I'm a huge fan of the unreliable narrator trope, particularly when it's used to present a point-of-view character who isn't nearly as smart as the reader.  One of my all time favorite books is Ring Lardner's You Know Me Al, that makes a tremendous amount of hay out of this idea.  Lardner makes it work by using a deft touch and a character who is actually and in point of fact dumb.  In An Equation, most of the characters are presented as smart in one way or another, and then behave in ways that don't fit with an actually intelligent person.  They ignore obvious social cues, never think to do obvious actions, and generally make a hash of everything.

Add to that the issue that all of major characters are unlikable, and most of the minor characters as well.  Every single one is so caught up in their own miserable lives they can't stop and think for a moment.  They use and abuse everyone around them in ways that make no sense.  They have inflated senses of self-import, they blunder through the plot, they all remind me of Ignatius P. Reilly of A Confederacy of Dunces, and I don't like spending time with any of them.  These are the sorts of people that I avoid like the plague in real life, and if it wasn't for my guilt for inflicting them on my fellow Contributors, I'd have - as Nathan so aptly puts it - walled this book a dozen chapters ago.

(I'm only three-quarters of the way through this book after three weeks of effort, and keep getting distracted by other things to read.  For example, there's this interesting book in my queue called Dangerous Gamers that I really want to get to soon.)

It's also strange how the fantastical parts of the story feel so bolted on.  It's the tale of Death losing his appointment calendar and the machinations of those who would use that knowledge for power and money.  Yet somehow, it feels like an Oprah style workplace drama novel.  It's frankly surprising to me that this wasn't a stronger contender for a Hugo, given how very much it feel like one of the novelettes that were nominated this year.

The last quarter of this books is going to take some time and effort for me to get through, but I'll soldier on and let our faithful readers know whether or not Mulrooney pulls a last minute save out of his hat.

Friday, June 9, 2017

Almost Infinite Complexity, Chapters 1-4

When an expected cash-out lawsuit falls through, Cooper finds himself without money, with mounting bills, and a ton of laywer's fees.

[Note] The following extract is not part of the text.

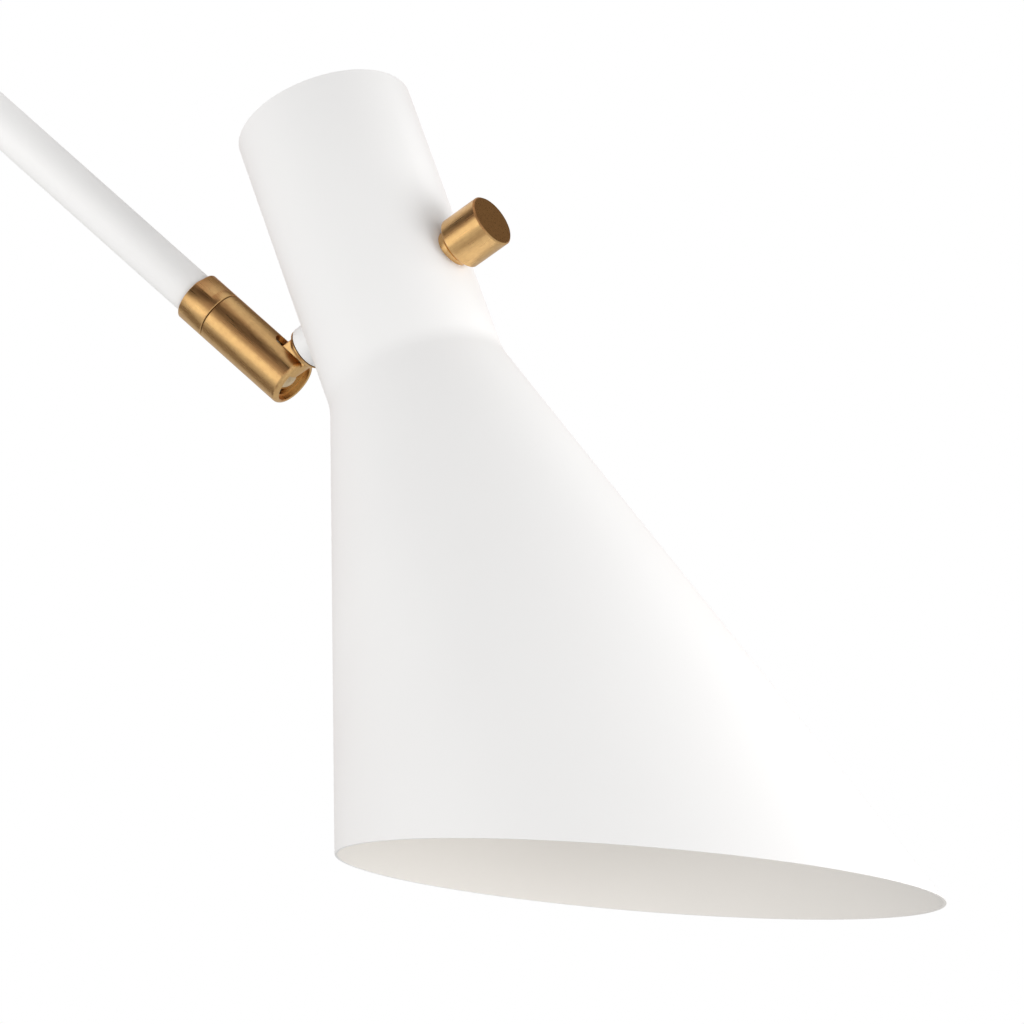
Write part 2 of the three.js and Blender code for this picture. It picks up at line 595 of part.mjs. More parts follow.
function addBoss(group) {
  const neckOuter = rod(NECK_R + GAP, -NECK_TOOL, NECK_TOOL, FINE);
  const bossFace = BALL_TO_AXIS - FLANGE_FACE - GAP;
  const studHole = alongX(rod(ROD_HOLE_R, -bossFace - 1, 0, COARSE));
  const boss = alongX(rod(BOSS_R, -bossFace, -BOSS_R));
  piece(group, 'boss', cut(boss, [neckOuter, studHole]), WHITE);

  const inside = NECK_R - SHEET - GAP;
  const backing = toSolid(alongX(rod(BACKING_R, -NECK_R, -BACKING_FLAT, ROUND)))
    .intersect(toSolid(rod(inside, -NECK_TOOL, NECK_TOOL, FINE)))
    .subtract(toSolid(studHole));
  piece(group, 'boss_backing', toGeometry(backing), STEEL);

  const strapFar = -BACKING_FLAT + GAP;
  const strapNear = strapFar + BRACKET_T;
  const strapLow = -9;
  const upright = box(BRACKET_T, BRACKET_W, BRACKET_TOP - strapLow,
    strapFar + BRACKET_T / 2, 0, (BRACKET_TOP + strapLow) / 2);
  const shelfEnd = 9;
  const shelf = box(shelfEnd - strapFar, BRACKET_W, BRACKET_T,
    (shelfEnd + strapFar) / 2, 0, BRACKET_TOP - BRACKET_T / 2);
  const nippleHole = rod(ROD_HOLE_R, BRACKET_TOP - OVERSHOOT, BRACKET_TOP + OVERSHOOT, COARSE);
  piece(group, 'lampholder_bracket', cut(upright, [studHole, nippleHole], [shelf]), STEEL);

  const nutFar = strapNear + GAP;
  piece(group, 'boss_nut', alongX(nut(nutFar, nutFar + NUT_H, ROD_HOLE_R)), STEEL);
}

function addLampholder(group) {
  const shelfLow = BRACKET_TOP - BRACKET_T;
  const nippleHigh = BRACKET_TOP + LOCK_NUT_H + 2;
  piece(group, 'lampholder_nipple', ring(ROD_BORE_R, ROD_R, HOLDER_TOP + 1, nippleHigh, COARSE), STEEL);
  piece(group, 'nipple_lock_nut',
    nut(BRACKET_TOP + GAP, BRACKET_TOP + GAP + LOCK_NUT_H, ROD_HOLE_R), STEEL);
  piece(group, 'lampholder_cap', turned([
    [ROD_HOLE_R, HOLDER_TOP + GAP], [HOLDER_R, HOLDER_TOP + GAP],
    [HOLDER_R - HOLDER_CAP_BEVEL, shelfLow - GAP],
    [ROD_HOLE_R, shelfLow - GAP],
  ]), PHENOLIC);

  const shell = ring(HOLDER_R - HOLDER_WALL, HOLDER_R, HOLDER_LOW, HOLDER_TOP);
  const shaftHole = alongX(rod(SWITCH_HOLE_R, SHAFT_START - 2, HOLDER_R + 2, COARSE));
  shaftHole.translate(0, 0, -SWITCH_DROP);
  piece(group, 'lampholder_shell', cut(shell, [shaftHole]), PHENOLIC);
  const core = ring(CORE_BORE_R, CORE_R, CORE_LOW, HOLDER_TOP - 1, COARSE);
  piece(group, 'switch_core', cut(core, [shaftHole]), PHENOLIC);
  piece(group, 'centre_contact', rod(CONTACT_R, CORE_LOW - GAP - 1, CORE_LOW - GAP, COARSE), BRASS);
  piece(group, 'screw_shell',
    ring(BULB_CAP_R + GAP, CORE_R - 1, HOLDER_LOW + 2, CORE_LOW - GAP), BRASS);

  const capTop = CORE_LOW - 2 * GAP - 1;
  piece(group, 'bulb_cap', turned([
    [0, BULB_CAP_LOW], [BULB_CAP_R, BULB_CAP_LOW], [BULB_CAP_R, capTop - BULB_CAP_TAPER],
    [BULB_TIP_R, capTop], [0, capTop],
  ], COARSE), STEEL);

  const glassTop = BULB_CAP_LOW - GAP;
  const centre = BULB_TIP + BULB_R;
  const outer = arc(0, centre, BULB_R, -90, BULB_ARC_END, BULB_STEPS);
  const inner = arc(0, centre, BULB_R - GLASS_WALL, -90, BULB_ARC_END, BULB_STEPS);
  outer[0][0] = 0;
  inner[0][0] = 0;
  piece(group, 'bulb_glass', turned([
    ...outer, [BULB_NECK_R, centre + BULB_NECK_Z], [BULB_CAP_R, glassTop],
    [BULB_CAP_R - GLASS_WALL, glassTop],
    [BULB_NECK_R - GLASS_WALL, centre + BULB_NECK_Z - GLASS_WALL / 2], ...inner.reverse(),
  ], 20), GLASS);
}

// Switch frame: +Z out along the switch shaft, origin on the shade's axis.
function addSwitch(group) {
  const neckOuter = alongX(rod(NECK_R + GAP, -NECK_TOOL, NECK_TOOL, FINE));
  const flange = cut(ring(BUSHING_NECK_R - BITE, BUSHING_R, NECK_R - 2, BUSHING_STEP), [neckOuter]);
  const sleeve = turned([
    [SWITCH_HOLE_R, NECK_R - 8], [BUSHING_NECK_R, NECK_R - 8], [BUSHING_NECK_R, BUSHING_STEP - BITE],
    [BUSHING_COLLAR_R, BUSHING_STEP - BITE], [BUSHING_COLLAR_R, BUSHING_FACE],
    [SWITCH_HOLE_R, BUSHING_FACE],
  ]);
  piece(group, 'switch_bushing', cut(sleeve, [], [flange]), BRASS);

  const low = BUSHING_FACE + GAP;
  const high = low + KNOB_LENGTH;
  const boreEnd = high - KNOB_WALL;
  piece(group, 'switch_shaft', rod(SWITCH_SHAFT_R, SHAFT_START, boreEnd - GAP, COARSE), STEEL);
  const knob = turned([
    [SWITCH_HOLE_R, low], [KNOB_R - KNOB_BEVEL, low], [KNOB_R, low + KNOB_BEVEL],
    [KNOB_R, high - KNOB_BEVEL], [KNOB_R - KNOB_BEVEL, high], [0, high], [0, boreEnd],
    [SWITCH_HOLE_R, boreEnd],
  ]);
  const screwAt = low + 5;
  const screwHole = alongX(rod(SET_SCREW_R + GAP, -KNOB_R - 1, -1, COARSE)).translate(0, 0, screwAt);
  piece(group, 'switch_knob', cut(knob, [screwHole]), BRASS);
  piece(group, 'knob_set_screw',
    alongX(rod(SET_SCREW_R, -KNOB_R + 0.5, -SWITCH_HOLE_R, COARSE)).translate(0, 0, screwAt), STEEL);
}

// ---- assembly -----------------------------------------------------------------------

const lamp = new THREE.Group();
addFoot(lamp);
addPole(lamp);

const swivel = new THREE.Group();
addSwivel(swivel);
lamp.add(swivel);

const arm = new THREE.Group();
arm.position.set(0, ARM_Y, PIVOT_Z);
arm.rotation.y = ARM_DROOP * RAD;
addClamp(arm);
addArm(arm);
piece(arm, 'clamp_knob', clampKnob(), BRASS);
lamp.add(arm);

const barrel = new THREE.Group();
barrel.position.x = BALL_AT;
barrel.rotation.x = BARREL_TURN * RAD;
addBarrel(barrel);
arm.add(barrel);

const stud = new THREE.Group();
stud.rotation.y = STEM_LEAN * RAD;
addStud(stud);
barrel.add(stud);

const head = new THREE.Group();
head.rotation.z = HEAD_TURN * RAD;
stud.add(head);

const shade = new THREE.Group();
shade.position.z = BALL_TO_AXIS;
shade.rotation.y = -Math.PI / 2; // shade's +Z up its neck, +X along the stem
addShade(shade);
addBoss(shade);
addLampholder(shade);
head.add(shade);

const switchGroup = new THREE.Group();
switchGroup.position.z = -SWITCH_DROP;
switchGroup.rotation.y = Math.PI / 2;
addSwitch(switchGroup);
shade.add(switchGroup);

export default lamp;
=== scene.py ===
# %% [markdown]
# # An adjustable arm floor lamp
# The lamp stands on a round weighted foot. A slim pole carries a long arm on a clamped pivot, and a slotted brass
# knuckle at the arm's end holds a white cone shade with an oblique mouth. The engineering model fixes every size
# and every joint, so this lesson only dresses it: each visible piece is modelled again with fine edges and gets a
# finish of its own. The first cell loads that model.

# %% Load the engineering model
import json
import math

import bpy
from mathutils import Matrix, Vector


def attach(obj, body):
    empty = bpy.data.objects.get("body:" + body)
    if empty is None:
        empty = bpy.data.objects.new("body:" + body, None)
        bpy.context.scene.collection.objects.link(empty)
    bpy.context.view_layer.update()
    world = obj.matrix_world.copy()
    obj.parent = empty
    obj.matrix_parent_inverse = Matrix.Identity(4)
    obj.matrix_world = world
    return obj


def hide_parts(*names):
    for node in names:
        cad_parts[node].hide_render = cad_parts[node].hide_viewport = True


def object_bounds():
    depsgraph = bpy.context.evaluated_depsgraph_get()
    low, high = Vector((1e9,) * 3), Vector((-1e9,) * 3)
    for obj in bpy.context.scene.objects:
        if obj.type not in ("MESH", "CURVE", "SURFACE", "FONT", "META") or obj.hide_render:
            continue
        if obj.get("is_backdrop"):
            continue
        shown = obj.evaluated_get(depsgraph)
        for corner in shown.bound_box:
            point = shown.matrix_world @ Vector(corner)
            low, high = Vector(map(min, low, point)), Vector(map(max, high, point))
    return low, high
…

At his lowest point, Mr. Scratch, as his next-door neighbor prefers to call himself, throws a party. The devil offers him a deal--a lucrative position as a creative actuary for the Seals Insurance Company. 

Cooper flubs the interview.


To save his prospects, he boasts that he can calculate to the very moment when an individual will die. By bluffing his way through with lies overheard from other actuaries, he cons his way into the job.

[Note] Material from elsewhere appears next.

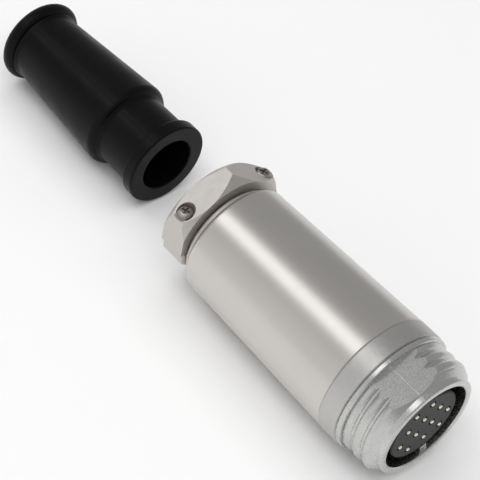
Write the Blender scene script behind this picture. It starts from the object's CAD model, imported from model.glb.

Now he has to deliver on his boasts. But events continue to distract Cooper, such as meeting the beautiful Thisbe, discovering that Death lives with Mr. Scratch, and finding that Mr. Keiter, a man Death killed at Mr. Scratch's party, now exists as a 12 inch spectre burning away in Mr. Scratch's furnace...


***

I'll admit, I'm not a literary type, and Vox Day, the editor of Castalia House, is far more enamored of literary fiction than most of us who blog for Castalia House. (He's also far more into gonzo. Check out Loki's Child by Fenris Wulf some time.) So I was a little hesitant to dig into An Equation of Almost Infinite Complexity. However, the madcap idea of a dude bluffing his way through a job offer from the Devil by promising to create what amounts to a psychohistory of the individual caught my attention. You just know that a Faustian deal is around the corner.

But that deal is slow in coming. The Devil makes no coy attempts to hide who he is from Cooper, who seems to be living within a huge Somebody Else's Problem Field. Rather, we are treated to a rather droll party, where the height of amusement is watching Cooper trip over himself as he attempts to muster the courage to interact with Thisbe. Well, that and Mr. Keiter's death and discovery in the furnace below. It's a dry humor, trust me, like watching Arthur Dent bumble through the Hitchhiker's Guide universe, although An Equation of Almost Infinite Complexity is spiritual fiction instead of science fiction.

The story is strange, outside my comfort zone, but has potential to develop in a myriad of ways. Let's see where it goes.